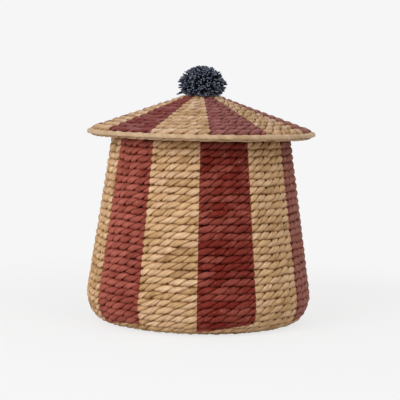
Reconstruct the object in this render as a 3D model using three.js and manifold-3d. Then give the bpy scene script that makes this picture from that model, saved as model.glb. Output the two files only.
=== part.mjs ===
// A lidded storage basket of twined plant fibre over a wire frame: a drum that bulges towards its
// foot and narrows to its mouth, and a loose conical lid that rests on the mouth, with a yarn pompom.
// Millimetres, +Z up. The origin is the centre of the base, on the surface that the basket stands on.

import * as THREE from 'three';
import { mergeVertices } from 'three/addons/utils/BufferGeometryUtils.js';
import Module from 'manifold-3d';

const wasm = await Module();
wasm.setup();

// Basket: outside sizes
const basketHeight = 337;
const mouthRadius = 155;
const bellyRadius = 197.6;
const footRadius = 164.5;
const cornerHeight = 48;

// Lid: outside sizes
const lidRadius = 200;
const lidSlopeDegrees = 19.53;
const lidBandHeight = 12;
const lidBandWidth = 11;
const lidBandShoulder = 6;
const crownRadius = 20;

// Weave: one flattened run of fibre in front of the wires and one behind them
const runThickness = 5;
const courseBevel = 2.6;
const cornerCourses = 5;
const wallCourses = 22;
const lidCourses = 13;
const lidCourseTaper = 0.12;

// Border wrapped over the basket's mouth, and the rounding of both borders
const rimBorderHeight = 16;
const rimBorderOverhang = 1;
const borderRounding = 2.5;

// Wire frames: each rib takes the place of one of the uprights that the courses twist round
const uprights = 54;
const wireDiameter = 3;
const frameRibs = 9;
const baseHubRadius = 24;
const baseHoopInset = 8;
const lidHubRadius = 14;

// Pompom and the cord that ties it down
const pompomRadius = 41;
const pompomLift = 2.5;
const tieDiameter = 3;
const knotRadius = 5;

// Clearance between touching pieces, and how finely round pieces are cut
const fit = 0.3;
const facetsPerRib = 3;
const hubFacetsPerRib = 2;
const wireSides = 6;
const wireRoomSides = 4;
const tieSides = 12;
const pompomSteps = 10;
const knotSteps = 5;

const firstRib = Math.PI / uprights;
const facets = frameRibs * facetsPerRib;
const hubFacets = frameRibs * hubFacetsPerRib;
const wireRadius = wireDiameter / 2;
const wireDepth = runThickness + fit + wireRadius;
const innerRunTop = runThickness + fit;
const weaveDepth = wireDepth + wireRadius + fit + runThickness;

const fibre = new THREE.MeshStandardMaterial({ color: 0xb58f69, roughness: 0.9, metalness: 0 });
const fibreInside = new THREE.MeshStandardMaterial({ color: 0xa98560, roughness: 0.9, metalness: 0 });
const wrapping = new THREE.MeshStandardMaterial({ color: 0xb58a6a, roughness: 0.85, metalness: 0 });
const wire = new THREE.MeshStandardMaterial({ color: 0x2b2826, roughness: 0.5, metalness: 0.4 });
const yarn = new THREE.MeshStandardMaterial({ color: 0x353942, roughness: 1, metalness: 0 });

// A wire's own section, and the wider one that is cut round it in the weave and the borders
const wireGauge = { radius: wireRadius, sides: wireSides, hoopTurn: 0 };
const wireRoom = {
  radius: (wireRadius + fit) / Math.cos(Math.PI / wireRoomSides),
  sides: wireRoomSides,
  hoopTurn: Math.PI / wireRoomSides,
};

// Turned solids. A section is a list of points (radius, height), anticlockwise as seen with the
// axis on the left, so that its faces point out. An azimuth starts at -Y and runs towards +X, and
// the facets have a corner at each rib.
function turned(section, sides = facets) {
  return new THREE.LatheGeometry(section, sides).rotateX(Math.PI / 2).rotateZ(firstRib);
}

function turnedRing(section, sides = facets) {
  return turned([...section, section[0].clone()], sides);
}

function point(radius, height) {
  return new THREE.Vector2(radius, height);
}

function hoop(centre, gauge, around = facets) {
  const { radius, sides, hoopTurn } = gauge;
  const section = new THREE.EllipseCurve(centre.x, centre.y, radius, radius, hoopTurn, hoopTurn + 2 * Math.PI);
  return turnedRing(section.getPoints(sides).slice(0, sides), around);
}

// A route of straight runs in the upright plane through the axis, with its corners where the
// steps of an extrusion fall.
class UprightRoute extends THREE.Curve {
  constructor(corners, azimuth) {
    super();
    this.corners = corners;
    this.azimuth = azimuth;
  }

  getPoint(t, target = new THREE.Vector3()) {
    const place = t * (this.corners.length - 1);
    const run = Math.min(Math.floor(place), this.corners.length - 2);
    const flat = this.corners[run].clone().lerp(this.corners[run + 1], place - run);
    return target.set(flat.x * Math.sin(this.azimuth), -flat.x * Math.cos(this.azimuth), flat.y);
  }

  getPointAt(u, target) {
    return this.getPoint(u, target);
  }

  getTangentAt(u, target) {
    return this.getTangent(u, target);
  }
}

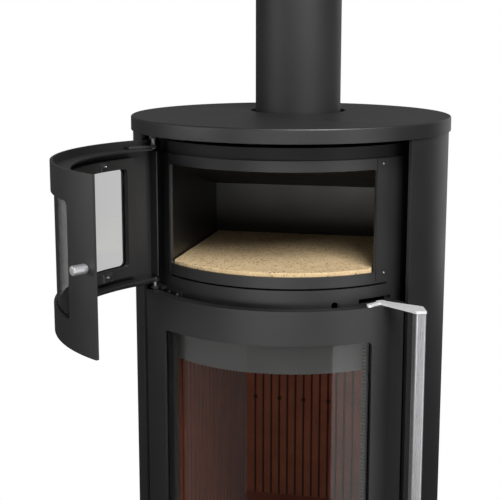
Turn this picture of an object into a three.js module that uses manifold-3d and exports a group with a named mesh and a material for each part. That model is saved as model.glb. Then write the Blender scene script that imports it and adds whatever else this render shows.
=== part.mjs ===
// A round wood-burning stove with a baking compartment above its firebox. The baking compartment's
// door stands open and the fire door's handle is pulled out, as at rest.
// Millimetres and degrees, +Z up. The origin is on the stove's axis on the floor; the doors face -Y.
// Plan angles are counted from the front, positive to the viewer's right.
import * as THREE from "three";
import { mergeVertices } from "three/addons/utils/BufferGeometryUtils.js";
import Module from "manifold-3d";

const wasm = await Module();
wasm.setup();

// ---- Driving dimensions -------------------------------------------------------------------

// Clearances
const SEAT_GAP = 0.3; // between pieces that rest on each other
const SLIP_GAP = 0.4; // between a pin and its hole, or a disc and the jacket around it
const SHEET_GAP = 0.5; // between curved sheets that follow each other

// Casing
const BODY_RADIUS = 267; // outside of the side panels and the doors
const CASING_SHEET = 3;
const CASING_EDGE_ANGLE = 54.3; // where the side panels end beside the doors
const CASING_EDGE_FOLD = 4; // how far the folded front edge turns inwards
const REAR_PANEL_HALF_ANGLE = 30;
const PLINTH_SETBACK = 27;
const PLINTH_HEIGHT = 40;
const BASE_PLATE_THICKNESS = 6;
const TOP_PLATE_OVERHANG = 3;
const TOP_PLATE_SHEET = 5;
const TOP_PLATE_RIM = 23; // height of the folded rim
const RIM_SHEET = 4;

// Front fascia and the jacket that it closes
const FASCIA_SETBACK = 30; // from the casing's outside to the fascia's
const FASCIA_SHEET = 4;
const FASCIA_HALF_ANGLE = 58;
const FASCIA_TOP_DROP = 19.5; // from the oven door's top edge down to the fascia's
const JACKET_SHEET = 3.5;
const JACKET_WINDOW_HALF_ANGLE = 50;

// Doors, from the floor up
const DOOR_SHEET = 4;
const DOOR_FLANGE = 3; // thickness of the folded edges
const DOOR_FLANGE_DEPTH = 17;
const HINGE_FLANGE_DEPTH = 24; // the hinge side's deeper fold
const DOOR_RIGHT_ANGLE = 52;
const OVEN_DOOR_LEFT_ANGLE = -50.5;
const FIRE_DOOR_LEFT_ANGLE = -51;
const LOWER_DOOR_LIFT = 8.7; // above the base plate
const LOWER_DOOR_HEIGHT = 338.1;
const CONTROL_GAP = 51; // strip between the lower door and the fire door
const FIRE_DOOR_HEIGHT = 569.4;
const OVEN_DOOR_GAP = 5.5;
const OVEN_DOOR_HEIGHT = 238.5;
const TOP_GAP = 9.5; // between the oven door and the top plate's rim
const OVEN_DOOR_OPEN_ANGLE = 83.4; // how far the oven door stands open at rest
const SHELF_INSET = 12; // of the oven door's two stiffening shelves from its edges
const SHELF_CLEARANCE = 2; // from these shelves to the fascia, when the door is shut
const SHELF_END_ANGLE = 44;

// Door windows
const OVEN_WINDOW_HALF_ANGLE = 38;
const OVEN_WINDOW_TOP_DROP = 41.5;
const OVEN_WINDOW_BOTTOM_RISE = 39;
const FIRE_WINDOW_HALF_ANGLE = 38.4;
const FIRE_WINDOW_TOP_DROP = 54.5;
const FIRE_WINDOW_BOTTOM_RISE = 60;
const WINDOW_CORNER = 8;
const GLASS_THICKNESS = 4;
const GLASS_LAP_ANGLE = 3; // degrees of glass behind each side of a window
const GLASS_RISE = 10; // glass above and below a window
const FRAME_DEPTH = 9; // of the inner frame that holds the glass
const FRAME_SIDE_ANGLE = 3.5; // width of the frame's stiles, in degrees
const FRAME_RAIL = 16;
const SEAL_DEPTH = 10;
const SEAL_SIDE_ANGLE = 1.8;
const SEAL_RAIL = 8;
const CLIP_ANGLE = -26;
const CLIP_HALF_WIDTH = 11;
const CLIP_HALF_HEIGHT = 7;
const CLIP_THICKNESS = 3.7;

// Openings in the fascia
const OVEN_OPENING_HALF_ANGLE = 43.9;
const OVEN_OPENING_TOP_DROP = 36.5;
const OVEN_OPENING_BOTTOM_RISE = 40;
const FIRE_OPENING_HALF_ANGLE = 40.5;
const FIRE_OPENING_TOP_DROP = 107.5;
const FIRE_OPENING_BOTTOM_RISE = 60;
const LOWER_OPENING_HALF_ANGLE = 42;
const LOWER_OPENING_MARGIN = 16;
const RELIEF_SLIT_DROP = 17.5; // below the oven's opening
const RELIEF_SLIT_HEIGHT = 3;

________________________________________

- Request: The required output is the exact run of lines from the beginning of the listing above to the line that contains "const crownRadius = 20;", inclusive of both.

- Exercise output:
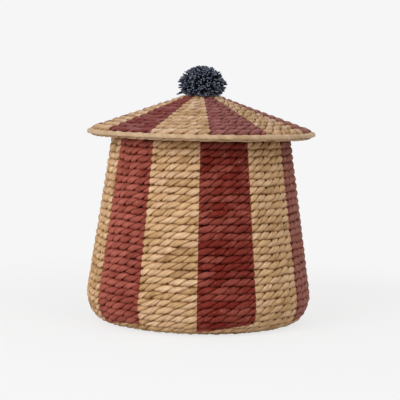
Reconstruct the object in this render as a 3D model using three.js and manifold-3d. Then give the bpy scene script that makes this picture from that model, saved as model.glb. Output the two files only.
=== part.mjs ===
// A lidded storage basket of twined plant fibre over a wire frame: a drum that bulges towards its
// foot and narrows to its mouth, and a loose conical lid that rests on the mouth, with a yarn pompom.
// Millimetres, +Z up. The origin is the centre of the base, on the surface that the basket stands on.

import * as THREE from 'three';
import { mergeVertices } from 'three/addons/utils/BufferGeometryUtils.js';
import Module from 'manifold-3d';

const wasm = await Module();
wasm.setup();

// Basket: outside sizes
const basketHeight = 337;
const mouthRadius = 155;
const bellyRadius = 197.6;
const footRadius = 164.5;
const cornerHeight = 48;

// Lid: outside sizes
const lidRadius = 200;
const lidSlopeDegrees = 19.53;
const lidBandHeight = 12;
const lidBandWidth = 11;
const lidBandShoulder = 6;
const crownRadius = 20;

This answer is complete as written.